В этом — не в «новом» религиозном сознании, а в возвращении нашего сознания к первохристианскому и во все века не умиравшему реальному переживанию веры — нам, конечно, помог Достоевский. Храм, или, как пишет Леонтьев, «молебен», у Достоевского никак не отрицается. Можно было бы успокоить Леонтьева: Соня служит не только панихиду, но и отпеванье и сама надевает на Раскольникова православный крест, ненавистный сектантам.
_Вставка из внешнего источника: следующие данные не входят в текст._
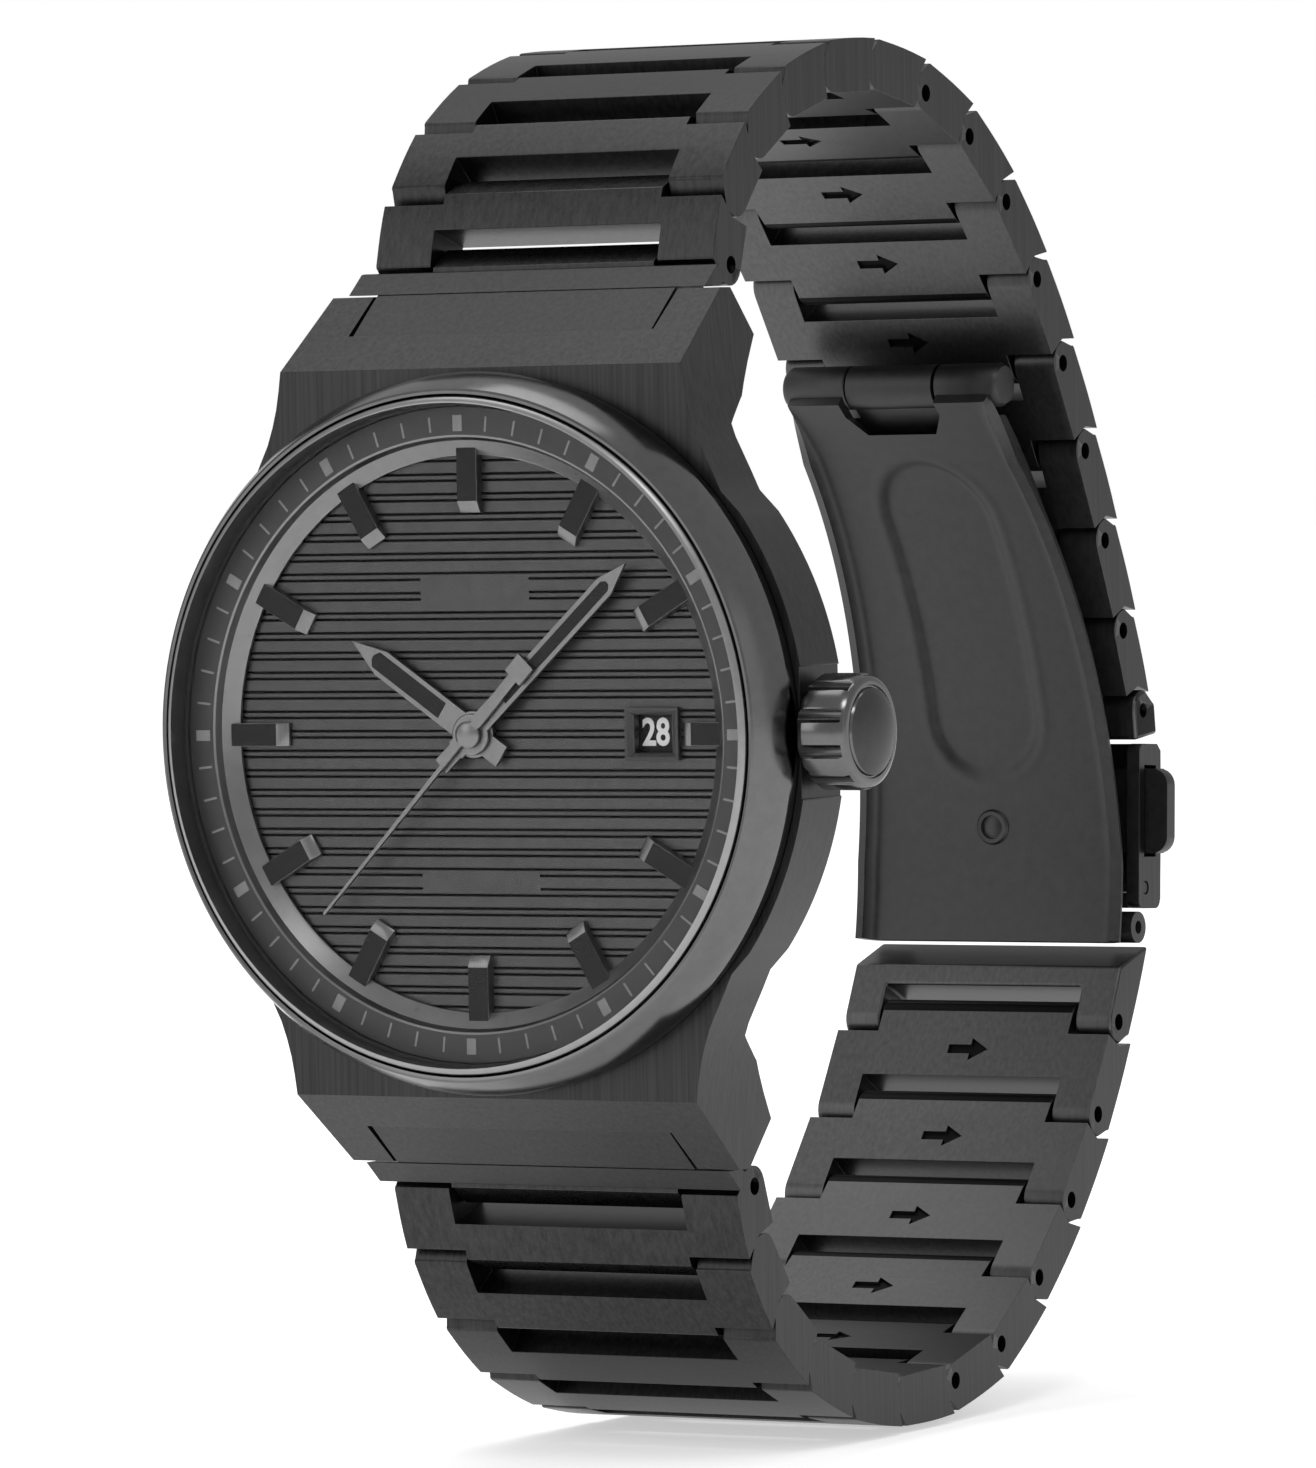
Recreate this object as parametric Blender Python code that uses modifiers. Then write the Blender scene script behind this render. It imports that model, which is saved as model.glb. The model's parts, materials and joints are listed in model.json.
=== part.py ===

Но стены храма здесь точно раздвинулись, и нерукотворной, то есть единственно вполне надежной — теперь–то мы это хорошо знаем! — «храминой» сделалась в данном случае серая петербургская комната. «Дух дышит, где хочет»[124] и «где двое или трое собраны во имя Его»[125]. Мы этого не знали или забыли. Через большие испытания мы вошли в новую церковную эпоху и больше всего боимся не уменьшения или, наоборот, увеличения церковных форм, а того, чтобы не потерять это дыхание Духа, созидающего или изменяющего обрядовые формы. Вот почему, может быть, самыми радостными зазвучали для нас эти слова: «Я с вами во все дни, до скончания века»[126], где бы мы ни были: в византийском храме, с его привычными и дорогими для нас обрядами, или в серой коммунальной квартире.
Св. Тихон Задонский, столько давший Достоевскому, пишет: «Можем к Богу приступать с прошением нашим в церкви, в доме, в собрании, на пути, на деле (на работе), на ложе, ходя и сидя, трудясь и почивая, и во всяком времени. Ибо везде и всегда можем ум и сердце к Нему возводить и прошение сердца Ему предлагать… К Богу бо не ногами, но сердцами приступаем»[127].
В последнем романе Достоевского — «Братья Карамазовы» — есть идейный центр, он же и вершина его художественного мастерства, — глава «Кана Галилейская». События главы совершаются в стенах монастыря, ночью, когда, как там сказано, «белые башни и золотые главы собора сверкали на яхонтовом небе» (14: 328). Этим видением «победы, победившей мир, веры нашей»[128] окончил свой путь Достоевский. Но начал он свое всемирное исповедание христианства тоже с «Каны Галилейской», только уже в гораздо более близкой для нас обстановке: в комнате Сони.